9.12 Dispute Resolution
9.12.1 The Parties shall use good faith efforts to resolve any dispute, claim or proceeding arising out of or relating to this Agreement via the Steering Group. In the event that any disputes cannot be resolved at this level then the senior executives of the relevant Parties who have authority to settle the same shall use good faith efforts to resolve the same. If the matter is not resolved through negotiation, it shall be settled as agreed by the Steering Group either by:
9.12.1.1 mediation in accordance with the Centre for Dispute Resolution ("CEDR") Model Mediation Procedure (the "Model Procedure"). To initiate a mediation a Party must give notice in writing to the other members of the Steering Group to the dispute requesting a mediation pursuant to the Model Procedure. A copy of the request shall also be sent to CEDR. The mediation shall be before a single, jointly agreed upon, mediator; or
9.12.1.2 reference to the jurisdiction of the Courts in England and Wales.
9.12.2 If the Steering Committee is unable to select a mutually agreeable mediator or can not agree on the forum in which any dispute is to be held within 60 days of a dispute being notified to the Steering Committee, then the provisions of Clause 11.12.1.2 shall apply.
9.13 Jurisdiction.
9.13.1 Each party irrevocably agrees that the courts of England and Wales shall have exclusive jurisdiction to settle any dispute or claim (including non-contractual disputes or claims) arising out of or in connection with the Agreement or its subject matter or formation.
Schedule 1 Membership Benefits
  1. Welcome Pack.
  2. E newsletter emailed monthly containing information around the latest threats and guidance relating to fraud and cybercrime.
  3. Resources (such as documents and guides published on NEBRC's web pages and National Cyber Security Centre advice) to help You protect Yourself and Your business in cyber space.
  4. Networking links to Police Cyber and Fraud Protect Officers - delivering a range of services locally.
  5. Invitation to events which will either be virtual or face to face.
  6. Full briefing about NEBRC's specialist cyber division services and how they can be tailored for You.
  7. Up to date versions of the National Cyber Security Centre's guidance + complementary supplements.

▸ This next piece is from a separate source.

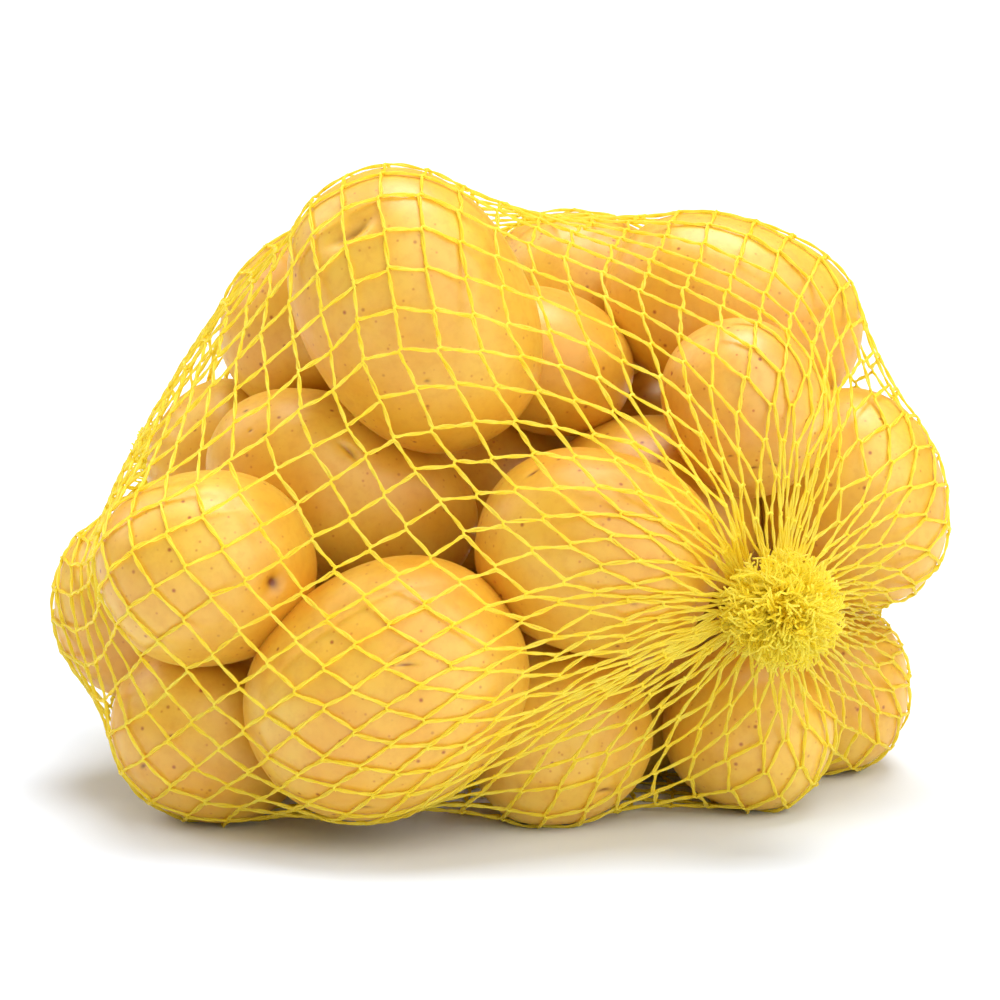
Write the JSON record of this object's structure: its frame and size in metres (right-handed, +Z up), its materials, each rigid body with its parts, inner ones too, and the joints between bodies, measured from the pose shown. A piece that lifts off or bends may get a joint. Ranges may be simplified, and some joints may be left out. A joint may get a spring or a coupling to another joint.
{
  "type": "net bag of potatoes",
  "caption": "Net bag of pale yellow potatoes lying on its side, with the stretched yellow net gathered and cut off in a frayed tuft at each end.",
  "frame": {"origin": "on the ground, under the middle of the bag", "axes": "+X to the right of the shown side, +Y away from it, +Z up"},
  "size_m": [0.2437, 0.1914, 0.1718],
  "materials": {
    "potato_skin": "dry, slightly waxy potato skin",
    "net_yarn": "glossy lemon yellow plastic yarn"
  },
  "bodies": {
    "root": {"potato_heap": "potato_skin", "front_tuft": "net_yarn", "rear_tuft": "net_yarn"}
  },
  "joints": []
}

Schedule 2 Member Undertakings
  1. To comply at all times with the Mandatory Policies.
  2. To ensure that the information You submit is truthful and accurate and that You have not misrepresented your identity
  3. To ensure that you update your contact information if it changes so that we can contact you
  4. Warrant that your use of the Services does not violate any applicable law or regulation
  5. Warrant that you are 18 years of age or older.
  6. Warrant that if you are accepting these Terms and Conditions on behalf of an entity that is a company, partnership, unincorporated association or any other entity that is not an individual, that you have authority to bind that entity.

Schedule 3 Mandatory Policies

The Mandatory Policies:

  • Anti-bribery and corruption policy
  • Code of Conduct

Schedule 4 Data protection

The Parties acknowledge that for the purposes of the Data Protection Legislation, NEBRC shall be the Controller of personal data which it collects or procures for the purposes of developing, providing, managing and marketing the Membership Benefits.

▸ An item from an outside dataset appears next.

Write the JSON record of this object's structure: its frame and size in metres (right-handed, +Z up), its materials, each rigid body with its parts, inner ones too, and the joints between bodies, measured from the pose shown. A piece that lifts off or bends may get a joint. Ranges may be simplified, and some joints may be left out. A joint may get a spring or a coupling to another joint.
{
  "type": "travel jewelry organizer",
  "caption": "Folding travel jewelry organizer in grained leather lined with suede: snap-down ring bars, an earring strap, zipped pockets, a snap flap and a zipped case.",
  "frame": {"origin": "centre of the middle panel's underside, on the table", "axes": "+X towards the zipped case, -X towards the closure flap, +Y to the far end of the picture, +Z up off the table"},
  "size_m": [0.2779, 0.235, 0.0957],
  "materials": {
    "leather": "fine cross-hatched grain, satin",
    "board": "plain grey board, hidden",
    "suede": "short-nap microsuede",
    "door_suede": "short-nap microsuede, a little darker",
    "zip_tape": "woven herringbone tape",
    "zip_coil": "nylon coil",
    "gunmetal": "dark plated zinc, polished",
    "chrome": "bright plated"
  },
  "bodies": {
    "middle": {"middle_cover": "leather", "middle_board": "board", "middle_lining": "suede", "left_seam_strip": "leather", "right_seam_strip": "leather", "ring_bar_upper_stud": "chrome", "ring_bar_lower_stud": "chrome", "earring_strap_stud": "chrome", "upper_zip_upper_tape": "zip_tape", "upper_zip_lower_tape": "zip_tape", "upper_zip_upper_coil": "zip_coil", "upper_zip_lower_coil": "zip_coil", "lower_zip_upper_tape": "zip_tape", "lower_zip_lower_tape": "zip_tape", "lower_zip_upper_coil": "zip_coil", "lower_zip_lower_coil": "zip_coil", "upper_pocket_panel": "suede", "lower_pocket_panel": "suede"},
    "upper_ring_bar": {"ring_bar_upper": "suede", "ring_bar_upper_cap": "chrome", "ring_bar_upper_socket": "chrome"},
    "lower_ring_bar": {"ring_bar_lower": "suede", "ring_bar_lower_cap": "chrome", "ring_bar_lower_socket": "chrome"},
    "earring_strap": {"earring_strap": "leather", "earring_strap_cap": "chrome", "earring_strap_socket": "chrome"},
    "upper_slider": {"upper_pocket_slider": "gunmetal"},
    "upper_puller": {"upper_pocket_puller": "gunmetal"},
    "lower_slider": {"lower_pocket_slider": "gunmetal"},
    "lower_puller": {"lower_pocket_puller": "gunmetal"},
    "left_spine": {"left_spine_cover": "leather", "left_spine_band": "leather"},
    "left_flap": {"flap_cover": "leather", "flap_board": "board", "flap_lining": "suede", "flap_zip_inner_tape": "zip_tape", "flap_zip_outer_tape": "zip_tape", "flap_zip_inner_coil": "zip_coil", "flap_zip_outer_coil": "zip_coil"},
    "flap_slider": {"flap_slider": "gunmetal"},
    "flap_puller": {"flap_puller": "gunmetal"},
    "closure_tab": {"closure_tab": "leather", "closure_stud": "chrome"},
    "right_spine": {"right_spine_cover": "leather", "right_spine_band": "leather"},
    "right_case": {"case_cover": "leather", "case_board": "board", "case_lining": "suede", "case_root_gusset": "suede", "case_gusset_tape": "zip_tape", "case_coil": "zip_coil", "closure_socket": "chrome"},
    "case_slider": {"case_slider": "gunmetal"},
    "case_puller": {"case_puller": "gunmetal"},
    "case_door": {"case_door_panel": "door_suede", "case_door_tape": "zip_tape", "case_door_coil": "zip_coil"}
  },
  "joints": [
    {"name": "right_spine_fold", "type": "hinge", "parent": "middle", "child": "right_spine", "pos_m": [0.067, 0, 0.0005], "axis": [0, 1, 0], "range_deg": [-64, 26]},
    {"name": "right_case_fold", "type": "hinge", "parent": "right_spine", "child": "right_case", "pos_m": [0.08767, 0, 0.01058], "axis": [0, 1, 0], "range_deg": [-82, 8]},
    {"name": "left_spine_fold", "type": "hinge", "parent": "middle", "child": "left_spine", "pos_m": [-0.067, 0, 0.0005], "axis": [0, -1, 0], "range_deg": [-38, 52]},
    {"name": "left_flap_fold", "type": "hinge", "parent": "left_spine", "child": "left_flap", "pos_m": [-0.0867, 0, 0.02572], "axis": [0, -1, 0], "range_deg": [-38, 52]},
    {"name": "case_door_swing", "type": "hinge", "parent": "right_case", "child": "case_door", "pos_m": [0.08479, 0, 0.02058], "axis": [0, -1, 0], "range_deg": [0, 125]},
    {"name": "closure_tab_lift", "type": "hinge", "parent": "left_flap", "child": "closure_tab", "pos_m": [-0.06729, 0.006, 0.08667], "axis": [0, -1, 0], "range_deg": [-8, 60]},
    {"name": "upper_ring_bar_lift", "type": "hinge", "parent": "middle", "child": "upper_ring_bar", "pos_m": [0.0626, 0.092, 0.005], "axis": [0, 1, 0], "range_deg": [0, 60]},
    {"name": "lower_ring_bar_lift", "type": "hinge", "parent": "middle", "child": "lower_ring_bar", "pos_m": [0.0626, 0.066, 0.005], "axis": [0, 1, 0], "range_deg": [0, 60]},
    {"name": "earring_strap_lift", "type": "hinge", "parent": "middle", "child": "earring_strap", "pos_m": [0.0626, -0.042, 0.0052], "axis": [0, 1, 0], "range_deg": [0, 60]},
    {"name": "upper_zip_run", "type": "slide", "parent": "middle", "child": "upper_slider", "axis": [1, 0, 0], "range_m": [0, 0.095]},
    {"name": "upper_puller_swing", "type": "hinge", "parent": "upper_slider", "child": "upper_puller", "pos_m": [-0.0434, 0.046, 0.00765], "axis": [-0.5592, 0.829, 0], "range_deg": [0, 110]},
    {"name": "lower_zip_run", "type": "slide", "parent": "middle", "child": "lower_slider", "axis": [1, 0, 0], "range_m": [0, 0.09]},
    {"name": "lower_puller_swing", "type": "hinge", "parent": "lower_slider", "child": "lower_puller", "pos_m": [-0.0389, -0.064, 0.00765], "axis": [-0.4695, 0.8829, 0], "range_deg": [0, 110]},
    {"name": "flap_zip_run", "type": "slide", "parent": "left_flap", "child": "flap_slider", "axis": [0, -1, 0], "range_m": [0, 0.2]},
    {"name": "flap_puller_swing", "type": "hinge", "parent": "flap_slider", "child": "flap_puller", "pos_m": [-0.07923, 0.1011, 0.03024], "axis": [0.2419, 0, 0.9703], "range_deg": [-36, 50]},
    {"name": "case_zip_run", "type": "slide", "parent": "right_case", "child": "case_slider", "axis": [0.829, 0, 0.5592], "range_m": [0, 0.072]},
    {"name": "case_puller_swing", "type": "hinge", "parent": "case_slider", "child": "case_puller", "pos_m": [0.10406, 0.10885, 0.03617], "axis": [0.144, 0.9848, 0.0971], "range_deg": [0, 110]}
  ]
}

  1. In the event that the Member comes into possession of personal data pertaining to other Members and staff of NEBRC, the Member shall be the Controller of such personal data.
  2. The Parties shall each comply with all applicable laws, statutes, regulations and codes from time to time in force, including the Data Protection Legislation, in connection with their respective rights and obligations under this Agreement.
  3. Without prejudice to the generality of paragraph 3 of this Schedule, the Member shall ensure that it has all necessary appropriate consents, or other lawful basis, and appropriate transparency mechanisms in place to enable the lawful transfer of any personal data provided by the Member to NEBRC for the duration and purposes of this Agreement.
  4. The Member shall promptly provide to any of its directors, officers, employees, agents, consultants, contractors or other individuals affected by the processing of personal data under this Agreement with the Privacy Policy which is applicable to the processing of their personal data.
  5. Without prejudice to the generality of paragraph 3 of this Schedule, each Party shall ensure that it has in place appropriate technical and organisational measures, to protect against unauthorised or unlawful processing of personal data and against accidental loss or destruction of, or damage to, personal data, appropriate to the harm that might result from the unauthorised or unlawful processing or accidental loss, destruction or damage and the nature of the data to be protected, having regard to the state of technological development and the cost of implementing any measures (those measures may include, where appropriate, pseudonymising and encrypting personal data, ensuring confidentiality, integrity, availability and resilience of its systems and services, ensuring that availability of and access to personal data can be restored in a timely manner after an incident, and regularly assessing and evaluating the effectiveness of the technical and organisational measures adopted by it).
  6. Without prejudice to clause 11.2 (Confidentiality) of the Agreement, the Parties shall ensure that all personnel who have access to and/or process personal data are obliged to keep the personal data confidential.
  7. The Parties shall promptly provide reasonable assistance to the other in connection with processing undertaken under the auspices of this Agreement, including the conduct of an impact assessment or consultation with the Information Commissioner's Office or other such relevant supervisory authority, and in responding to any request from a data subject; any data breach; and responding to any enquiry or notice issued by the Information Commissioner's Office or other such relevant supervisory authority.
  8. The Parties shall, without undue delay, notify the other on becoming aware in respect of personal data processed under the terms of this Agreement and affecting the relevant Party of a personal data breach, any data subject request, threatened data protection claim, or any enforcement action taken by the Information Commissioner's Office or other such relevant supervisory authority and will assist one another expeditiously to deal with any such personal data breach, data subject request, threatened data protection claim, or enforcement action.